This is a quiet, reflective novel; although it’s a genre I usually enjoy, I sometimes found myself losing interest while reading this book, a translation from Italian.

An elderly man looks back at his youth, beginning with a pivotal event when he is 8 years old in the early 1950s in Naples. He sees a black-haired girl dancing on a balcony across from his and falls in love. An imaginative child, he daydreams about being her hero, fighting duels and even rescuing her from death. Only later does he realize that what he remembers may not truly reflect the reality of what happened to his first love.

I appreciated the novel’s portrayal of the thoughts and emotions of a young boy. It feels so authentic. He longs for a dramatic life and death so romanticizes everything. He dreams of “perishing heroically” but “if I got a scratch or felt pain or saw blood, then life was intolerable, and even worse if accompanied by a few humiliating sniffles and tears.” His infatuation for the girl is not an ordinary infatuation but a life-or-death infatuation. Even in early adulthood, his aspirations are not just about succeeding in life: he aspires to acquire immortality through his writing.

What the book emphasizes is the difference between his romanticized love for the girl and the very real, unconditional love of his grandmother. The girl is beautiful and speaks proper Italian whereas his grandmother is ugly and speaks a rough Neapolitan dialect. He focuses on loving the distant and idealized love object instead of the ever-present, tender and attentive grandmother. He sometimes appreciates what his grandmother does for him but, “To tell the truth, underneath it all, I don’t think I even loved her that much.”

A university exam on glottology, the history of language, forces the protagonist to pay attention to his grandmother’s dialect. He realizes that language constantly changes and can never truly capture what one is trying to express: “marks and signs are constitutionally inadequate, fluctuating merely between what you try to say and pure dismay.” He decides to write “without ever caring about approval, or truth, or lies, or raising issues or sowing the seeds of hope, or how long something might endure, or immortality or any of the rest of it.”

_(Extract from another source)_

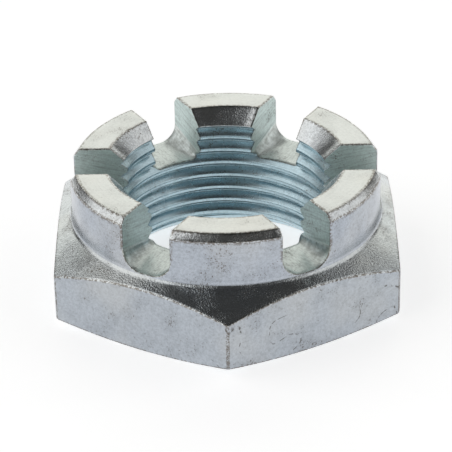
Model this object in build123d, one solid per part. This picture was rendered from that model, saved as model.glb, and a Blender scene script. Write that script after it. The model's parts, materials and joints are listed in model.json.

Of course it is not just language that changes. Nothing lasts forever. Eventually, the narrator confronts his childish delusions and prejudices. His grandmother changed from a beautiful young woman to an old, stooped woman, but we are all a “mass of living and decaying matter.” A favourite quotation from the book is the comment, “’We spend half of our life studying the mortal remains of others and the other half creating mortal remains of our own.’”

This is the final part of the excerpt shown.